### Exercise directions
In the entries below, count the lines holding "joints". Reply with the number only.

### Extracted material
— Begin —

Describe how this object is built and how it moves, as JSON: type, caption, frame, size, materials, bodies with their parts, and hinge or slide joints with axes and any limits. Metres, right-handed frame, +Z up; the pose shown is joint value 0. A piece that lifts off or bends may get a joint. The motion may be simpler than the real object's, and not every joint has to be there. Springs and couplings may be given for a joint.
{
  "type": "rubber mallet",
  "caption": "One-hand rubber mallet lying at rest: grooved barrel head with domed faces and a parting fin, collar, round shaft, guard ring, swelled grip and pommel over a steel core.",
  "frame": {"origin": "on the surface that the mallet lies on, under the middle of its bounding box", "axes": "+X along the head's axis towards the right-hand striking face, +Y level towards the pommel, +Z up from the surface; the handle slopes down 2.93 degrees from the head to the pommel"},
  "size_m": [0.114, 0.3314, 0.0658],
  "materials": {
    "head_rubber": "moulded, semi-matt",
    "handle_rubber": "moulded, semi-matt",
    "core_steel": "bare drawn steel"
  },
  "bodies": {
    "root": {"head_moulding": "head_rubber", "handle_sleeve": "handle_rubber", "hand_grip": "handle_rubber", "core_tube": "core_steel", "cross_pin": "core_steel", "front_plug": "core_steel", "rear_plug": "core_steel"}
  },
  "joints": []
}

— End —
— Begin —

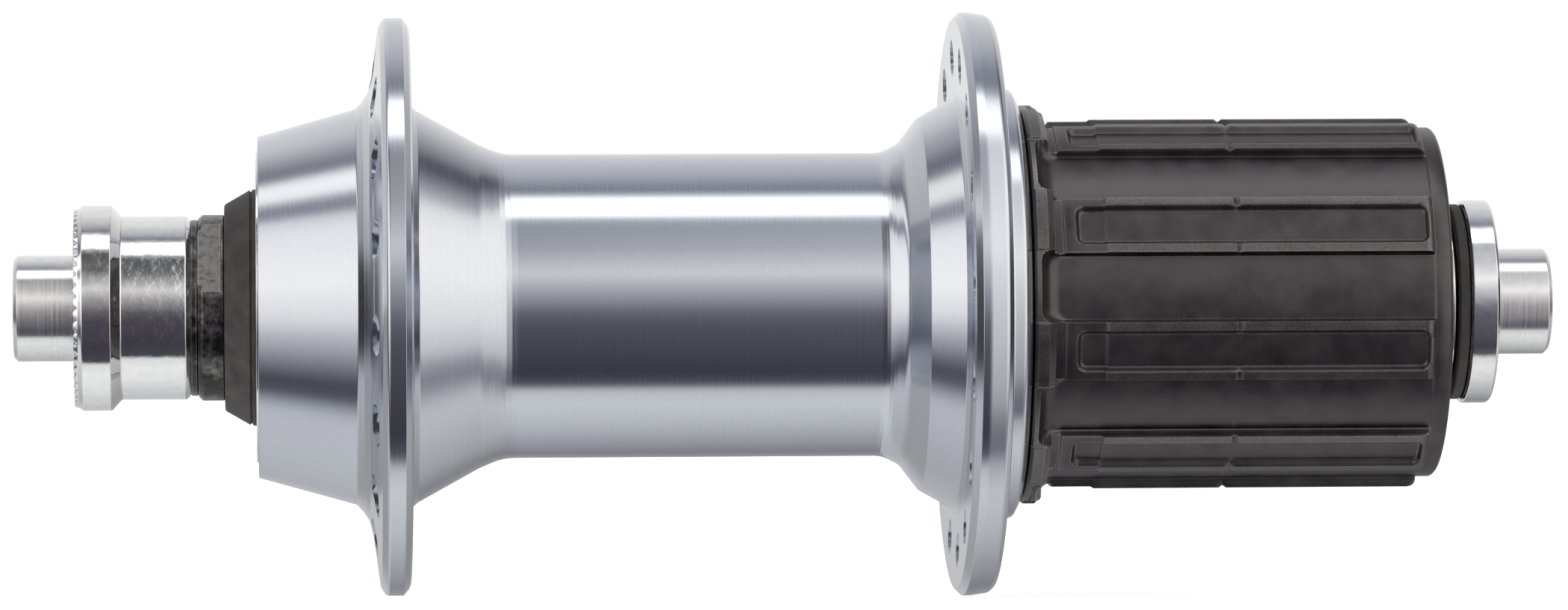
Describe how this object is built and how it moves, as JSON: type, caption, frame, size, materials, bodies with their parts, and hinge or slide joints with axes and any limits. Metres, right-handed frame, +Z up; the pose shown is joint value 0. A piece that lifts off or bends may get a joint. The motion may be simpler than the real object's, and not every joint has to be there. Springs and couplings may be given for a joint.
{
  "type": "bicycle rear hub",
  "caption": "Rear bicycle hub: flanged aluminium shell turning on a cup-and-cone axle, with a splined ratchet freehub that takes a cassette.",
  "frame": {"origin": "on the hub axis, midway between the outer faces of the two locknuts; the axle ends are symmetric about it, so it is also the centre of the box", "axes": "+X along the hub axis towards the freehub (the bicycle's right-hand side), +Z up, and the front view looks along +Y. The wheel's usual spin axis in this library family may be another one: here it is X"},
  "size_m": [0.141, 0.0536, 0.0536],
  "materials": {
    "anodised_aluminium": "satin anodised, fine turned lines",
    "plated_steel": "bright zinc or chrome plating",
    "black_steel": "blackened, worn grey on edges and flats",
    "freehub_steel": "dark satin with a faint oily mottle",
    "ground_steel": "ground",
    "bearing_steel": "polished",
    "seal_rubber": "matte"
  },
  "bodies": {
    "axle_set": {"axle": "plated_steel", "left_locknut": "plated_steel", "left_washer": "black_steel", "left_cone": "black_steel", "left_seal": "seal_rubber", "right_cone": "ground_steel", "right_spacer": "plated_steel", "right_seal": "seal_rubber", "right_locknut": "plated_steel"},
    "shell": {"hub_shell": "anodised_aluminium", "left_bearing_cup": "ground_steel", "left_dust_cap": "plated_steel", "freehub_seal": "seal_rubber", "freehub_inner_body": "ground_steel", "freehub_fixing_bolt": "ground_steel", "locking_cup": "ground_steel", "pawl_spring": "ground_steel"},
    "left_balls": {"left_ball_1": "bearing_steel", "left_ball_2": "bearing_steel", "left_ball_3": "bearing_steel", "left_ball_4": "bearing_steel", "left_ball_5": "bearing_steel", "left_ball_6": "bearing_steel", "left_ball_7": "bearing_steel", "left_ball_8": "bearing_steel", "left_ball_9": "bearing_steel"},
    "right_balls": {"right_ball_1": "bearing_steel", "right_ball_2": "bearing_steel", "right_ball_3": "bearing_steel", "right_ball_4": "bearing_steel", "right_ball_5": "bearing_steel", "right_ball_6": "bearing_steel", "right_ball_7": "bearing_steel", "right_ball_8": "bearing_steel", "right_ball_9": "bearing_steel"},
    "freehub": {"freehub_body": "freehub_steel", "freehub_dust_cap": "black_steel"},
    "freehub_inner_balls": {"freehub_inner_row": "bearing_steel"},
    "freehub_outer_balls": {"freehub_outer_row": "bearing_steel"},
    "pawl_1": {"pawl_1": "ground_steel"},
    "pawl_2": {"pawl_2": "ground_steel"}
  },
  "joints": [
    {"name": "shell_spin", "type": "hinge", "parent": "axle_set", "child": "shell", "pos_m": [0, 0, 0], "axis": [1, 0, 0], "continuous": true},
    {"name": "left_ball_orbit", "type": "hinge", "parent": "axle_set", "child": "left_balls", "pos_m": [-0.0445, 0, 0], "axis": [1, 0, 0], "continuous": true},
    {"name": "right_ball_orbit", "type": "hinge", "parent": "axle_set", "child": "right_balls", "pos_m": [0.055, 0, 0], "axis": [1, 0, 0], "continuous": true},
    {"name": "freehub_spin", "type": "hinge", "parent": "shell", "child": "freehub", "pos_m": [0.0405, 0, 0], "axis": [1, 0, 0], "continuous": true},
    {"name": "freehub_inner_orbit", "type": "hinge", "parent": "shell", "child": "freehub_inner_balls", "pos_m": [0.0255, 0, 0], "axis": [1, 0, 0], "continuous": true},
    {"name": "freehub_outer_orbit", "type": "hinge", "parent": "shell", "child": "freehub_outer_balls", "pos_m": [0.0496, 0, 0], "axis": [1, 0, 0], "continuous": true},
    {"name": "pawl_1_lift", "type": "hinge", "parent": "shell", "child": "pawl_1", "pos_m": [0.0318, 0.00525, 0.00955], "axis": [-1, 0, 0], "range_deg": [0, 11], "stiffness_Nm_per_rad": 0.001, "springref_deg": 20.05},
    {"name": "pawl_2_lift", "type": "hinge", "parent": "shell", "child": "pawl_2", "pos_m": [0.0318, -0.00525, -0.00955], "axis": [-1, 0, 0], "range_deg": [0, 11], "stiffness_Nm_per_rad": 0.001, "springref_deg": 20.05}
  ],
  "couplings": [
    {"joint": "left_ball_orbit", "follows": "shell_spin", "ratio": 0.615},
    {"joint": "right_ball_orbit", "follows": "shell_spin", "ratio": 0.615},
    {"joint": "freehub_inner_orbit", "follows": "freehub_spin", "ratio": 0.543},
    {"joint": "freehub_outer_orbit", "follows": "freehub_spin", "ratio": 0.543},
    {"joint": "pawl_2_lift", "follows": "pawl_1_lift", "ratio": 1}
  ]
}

— End —

### Written solution
4